══ Record list

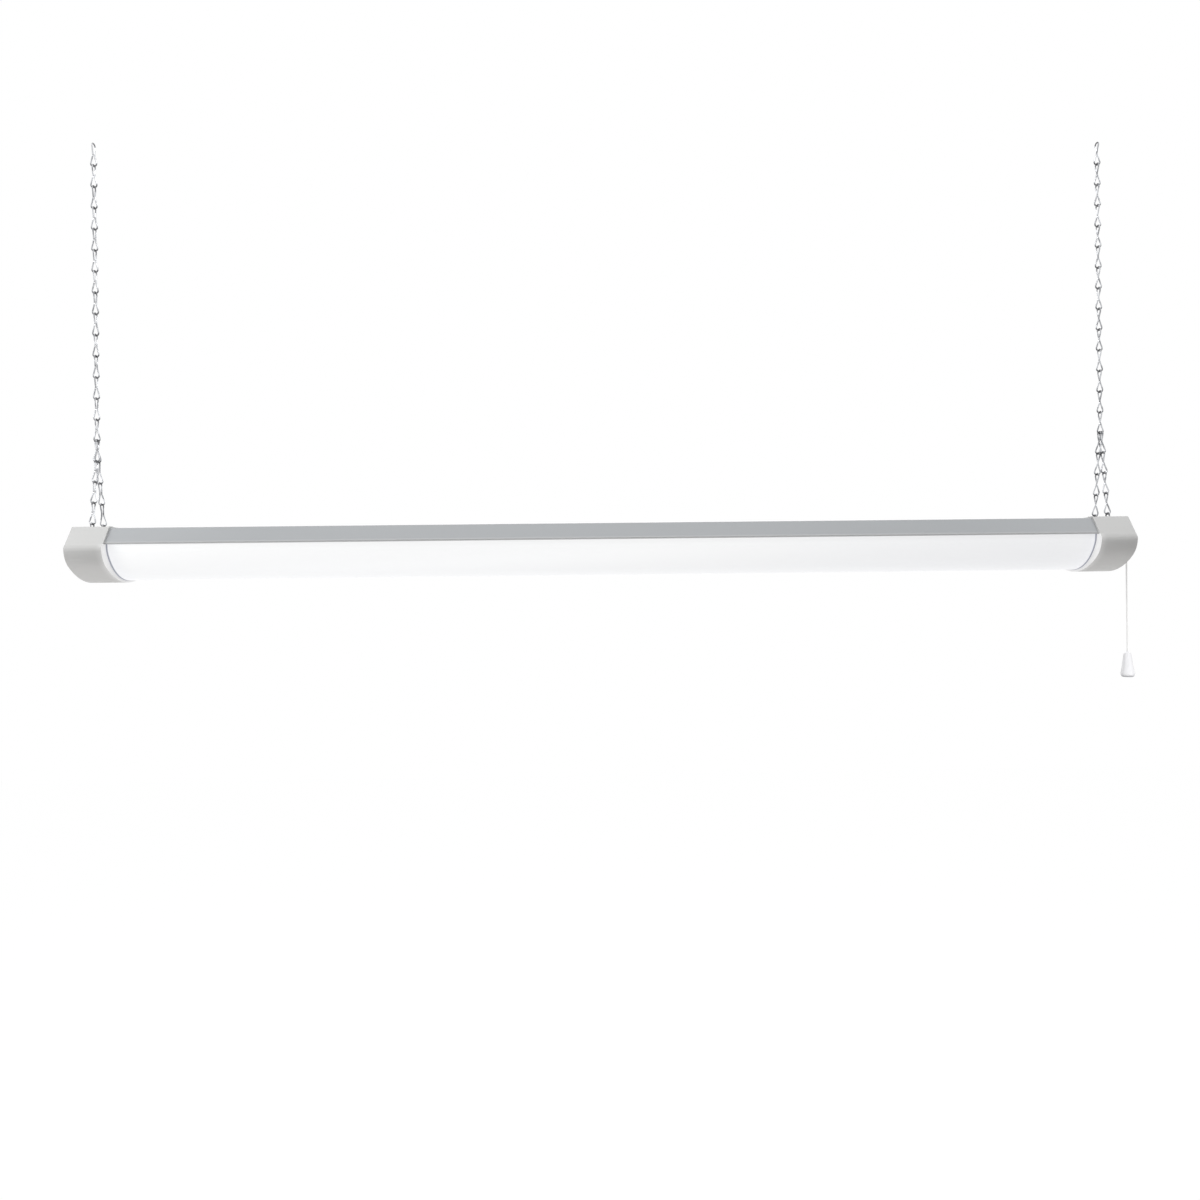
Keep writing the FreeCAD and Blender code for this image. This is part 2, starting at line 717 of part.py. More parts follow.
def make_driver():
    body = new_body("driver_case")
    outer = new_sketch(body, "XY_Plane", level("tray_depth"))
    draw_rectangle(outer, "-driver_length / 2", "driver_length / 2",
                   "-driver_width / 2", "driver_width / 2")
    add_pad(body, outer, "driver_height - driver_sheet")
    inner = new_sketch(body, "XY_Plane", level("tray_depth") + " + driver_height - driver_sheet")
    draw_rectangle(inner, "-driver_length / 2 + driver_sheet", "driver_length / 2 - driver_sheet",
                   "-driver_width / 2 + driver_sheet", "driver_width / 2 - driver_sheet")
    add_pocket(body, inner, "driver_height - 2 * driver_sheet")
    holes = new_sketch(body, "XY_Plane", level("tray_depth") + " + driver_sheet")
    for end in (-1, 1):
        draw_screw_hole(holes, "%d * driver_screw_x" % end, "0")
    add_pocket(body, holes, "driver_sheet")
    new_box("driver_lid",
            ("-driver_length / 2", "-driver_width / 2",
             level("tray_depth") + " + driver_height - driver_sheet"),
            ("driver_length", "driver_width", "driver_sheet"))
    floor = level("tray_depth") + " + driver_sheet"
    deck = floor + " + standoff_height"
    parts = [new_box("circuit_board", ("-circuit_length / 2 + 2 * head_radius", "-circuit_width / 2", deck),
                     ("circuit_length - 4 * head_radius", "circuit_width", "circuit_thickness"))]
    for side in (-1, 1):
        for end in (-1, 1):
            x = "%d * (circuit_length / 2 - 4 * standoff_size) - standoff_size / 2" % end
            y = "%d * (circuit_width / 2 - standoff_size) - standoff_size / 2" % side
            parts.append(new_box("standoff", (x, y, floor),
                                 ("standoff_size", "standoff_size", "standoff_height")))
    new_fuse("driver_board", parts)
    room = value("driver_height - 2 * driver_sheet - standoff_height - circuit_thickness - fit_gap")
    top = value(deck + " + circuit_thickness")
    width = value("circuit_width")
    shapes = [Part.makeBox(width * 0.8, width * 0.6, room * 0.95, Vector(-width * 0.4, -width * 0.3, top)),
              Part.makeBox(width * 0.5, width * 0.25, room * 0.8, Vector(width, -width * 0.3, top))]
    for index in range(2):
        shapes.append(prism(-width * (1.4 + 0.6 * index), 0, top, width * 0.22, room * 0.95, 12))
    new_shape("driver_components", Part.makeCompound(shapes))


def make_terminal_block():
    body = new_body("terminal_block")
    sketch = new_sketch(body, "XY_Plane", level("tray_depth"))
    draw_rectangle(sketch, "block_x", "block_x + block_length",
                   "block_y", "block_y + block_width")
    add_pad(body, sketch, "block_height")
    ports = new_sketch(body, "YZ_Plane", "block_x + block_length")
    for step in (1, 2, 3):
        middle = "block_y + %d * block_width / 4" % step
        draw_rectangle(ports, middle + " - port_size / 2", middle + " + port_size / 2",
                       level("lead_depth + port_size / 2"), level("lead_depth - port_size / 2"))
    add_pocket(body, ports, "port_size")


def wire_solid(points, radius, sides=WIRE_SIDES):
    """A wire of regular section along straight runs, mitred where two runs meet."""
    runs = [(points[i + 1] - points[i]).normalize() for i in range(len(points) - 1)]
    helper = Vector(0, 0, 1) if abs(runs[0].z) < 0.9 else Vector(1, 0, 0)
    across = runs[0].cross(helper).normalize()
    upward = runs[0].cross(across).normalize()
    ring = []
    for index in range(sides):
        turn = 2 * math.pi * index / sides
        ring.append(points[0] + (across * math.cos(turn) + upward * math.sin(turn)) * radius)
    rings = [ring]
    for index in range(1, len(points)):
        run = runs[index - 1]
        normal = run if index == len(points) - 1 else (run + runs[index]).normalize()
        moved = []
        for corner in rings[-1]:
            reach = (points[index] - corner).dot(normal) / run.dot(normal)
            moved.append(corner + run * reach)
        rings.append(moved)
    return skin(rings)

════
══ Record list

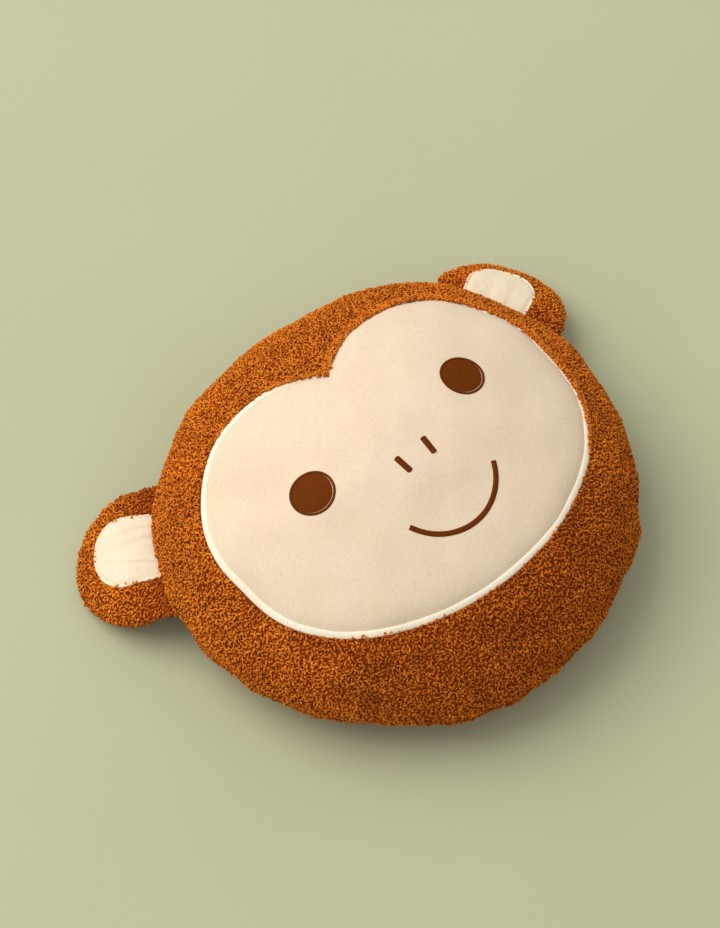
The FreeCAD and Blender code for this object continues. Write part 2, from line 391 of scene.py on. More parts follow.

════
══ Record list

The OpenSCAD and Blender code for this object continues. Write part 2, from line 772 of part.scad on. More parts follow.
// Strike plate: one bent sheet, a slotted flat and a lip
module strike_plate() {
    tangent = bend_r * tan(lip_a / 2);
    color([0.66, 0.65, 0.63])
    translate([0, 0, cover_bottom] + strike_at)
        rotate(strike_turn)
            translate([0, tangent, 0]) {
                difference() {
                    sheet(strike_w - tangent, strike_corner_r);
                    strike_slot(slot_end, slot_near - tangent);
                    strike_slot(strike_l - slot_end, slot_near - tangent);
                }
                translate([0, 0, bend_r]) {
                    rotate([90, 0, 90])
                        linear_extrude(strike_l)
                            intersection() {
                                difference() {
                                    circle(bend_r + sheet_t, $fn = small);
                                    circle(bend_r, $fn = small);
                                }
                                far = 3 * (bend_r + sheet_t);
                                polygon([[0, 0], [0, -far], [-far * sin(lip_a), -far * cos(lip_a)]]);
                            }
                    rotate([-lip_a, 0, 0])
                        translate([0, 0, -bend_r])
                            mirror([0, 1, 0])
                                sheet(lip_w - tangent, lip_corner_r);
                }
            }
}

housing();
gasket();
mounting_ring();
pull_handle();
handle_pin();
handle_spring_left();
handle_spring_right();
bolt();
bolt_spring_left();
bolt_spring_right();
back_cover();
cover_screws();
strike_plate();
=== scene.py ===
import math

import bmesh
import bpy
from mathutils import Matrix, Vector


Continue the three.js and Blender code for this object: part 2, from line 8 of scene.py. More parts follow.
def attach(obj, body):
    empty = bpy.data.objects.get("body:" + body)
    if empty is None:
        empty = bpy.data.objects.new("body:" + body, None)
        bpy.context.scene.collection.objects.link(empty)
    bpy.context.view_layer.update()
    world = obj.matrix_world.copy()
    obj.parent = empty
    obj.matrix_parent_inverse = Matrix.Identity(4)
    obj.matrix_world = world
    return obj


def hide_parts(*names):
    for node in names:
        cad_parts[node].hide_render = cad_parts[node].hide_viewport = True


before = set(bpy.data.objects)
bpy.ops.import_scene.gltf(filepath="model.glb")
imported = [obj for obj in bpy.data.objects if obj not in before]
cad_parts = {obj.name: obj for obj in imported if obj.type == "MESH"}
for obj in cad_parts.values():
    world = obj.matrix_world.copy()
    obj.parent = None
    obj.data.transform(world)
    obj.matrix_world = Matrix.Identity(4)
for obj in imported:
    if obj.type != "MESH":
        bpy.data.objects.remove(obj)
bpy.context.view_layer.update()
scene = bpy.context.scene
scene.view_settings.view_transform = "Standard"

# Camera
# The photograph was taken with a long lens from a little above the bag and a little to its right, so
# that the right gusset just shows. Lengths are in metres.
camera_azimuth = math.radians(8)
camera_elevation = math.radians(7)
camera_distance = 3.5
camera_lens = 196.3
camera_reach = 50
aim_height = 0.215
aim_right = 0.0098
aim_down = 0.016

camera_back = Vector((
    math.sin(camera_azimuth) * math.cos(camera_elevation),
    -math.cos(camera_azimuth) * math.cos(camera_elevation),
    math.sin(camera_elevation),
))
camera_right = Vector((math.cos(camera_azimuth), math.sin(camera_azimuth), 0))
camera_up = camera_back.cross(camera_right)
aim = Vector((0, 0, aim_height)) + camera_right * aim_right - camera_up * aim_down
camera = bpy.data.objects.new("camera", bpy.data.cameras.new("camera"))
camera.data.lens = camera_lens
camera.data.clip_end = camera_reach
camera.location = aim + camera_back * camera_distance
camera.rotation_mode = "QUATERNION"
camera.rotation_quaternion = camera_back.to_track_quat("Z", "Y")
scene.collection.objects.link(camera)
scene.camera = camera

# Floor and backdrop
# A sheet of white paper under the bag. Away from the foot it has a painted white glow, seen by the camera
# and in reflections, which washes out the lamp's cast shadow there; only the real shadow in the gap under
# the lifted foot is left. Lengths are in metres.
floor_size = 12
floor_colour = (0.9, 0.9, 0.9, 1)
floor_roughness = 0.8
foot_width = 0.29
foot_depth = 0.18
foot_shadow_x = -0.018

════

▶ _Exercise prompt_
Only the lines from the one containing "far = 3 * (bend_r" through the one containing "obj.matrix_world = world" are to be extracted, exactly as they appear, with both ends included.

▶ _Answer in full_
                                far = 3 * (bend_r + sheet_t);
                                polygon([[0, 0], [0, -far], [-far * sin(lip_a), -far * cos(lip_a)]]);
                            }
                    rotate([-lip_a, 0, 0])
                        translate([0, 0, -bend_r])
                            mirror([0, 1, 0])
                                sheet(lip_w - tangent, lip_corner_r);
                }
            }
}

housing();
gasket();
mounting_ring();
pull_handle();
handle_pin();
handle_spring_left();
handle_spring_right();
bolt();
bolt_spring_left();
bolt_spring_right();
back_cover();
cover_screws();
strike_plate();
=== scene.py ===
import math

import bmesh
import bpy
from mathutils import Matrix, Vector


Continue the three.js and Blender code for this object: part 2, from line 8 of scene.py. More parts follow.
def attach(obj, body):
    empty = bpy.data.objects.get("body:" + body)
    if empty is None:
        empty = bpy.data.objects.new("body:" + body, None)
        bpy.context.scene.collection.objects.link(empty)
    bpy.context.view_layer.update()
    world = obj.matrix_world.copy()
    obj.parent = empty
    obj.matrix_parent_inverse = Matrix.Identity(4)
    obj.matrix_world = world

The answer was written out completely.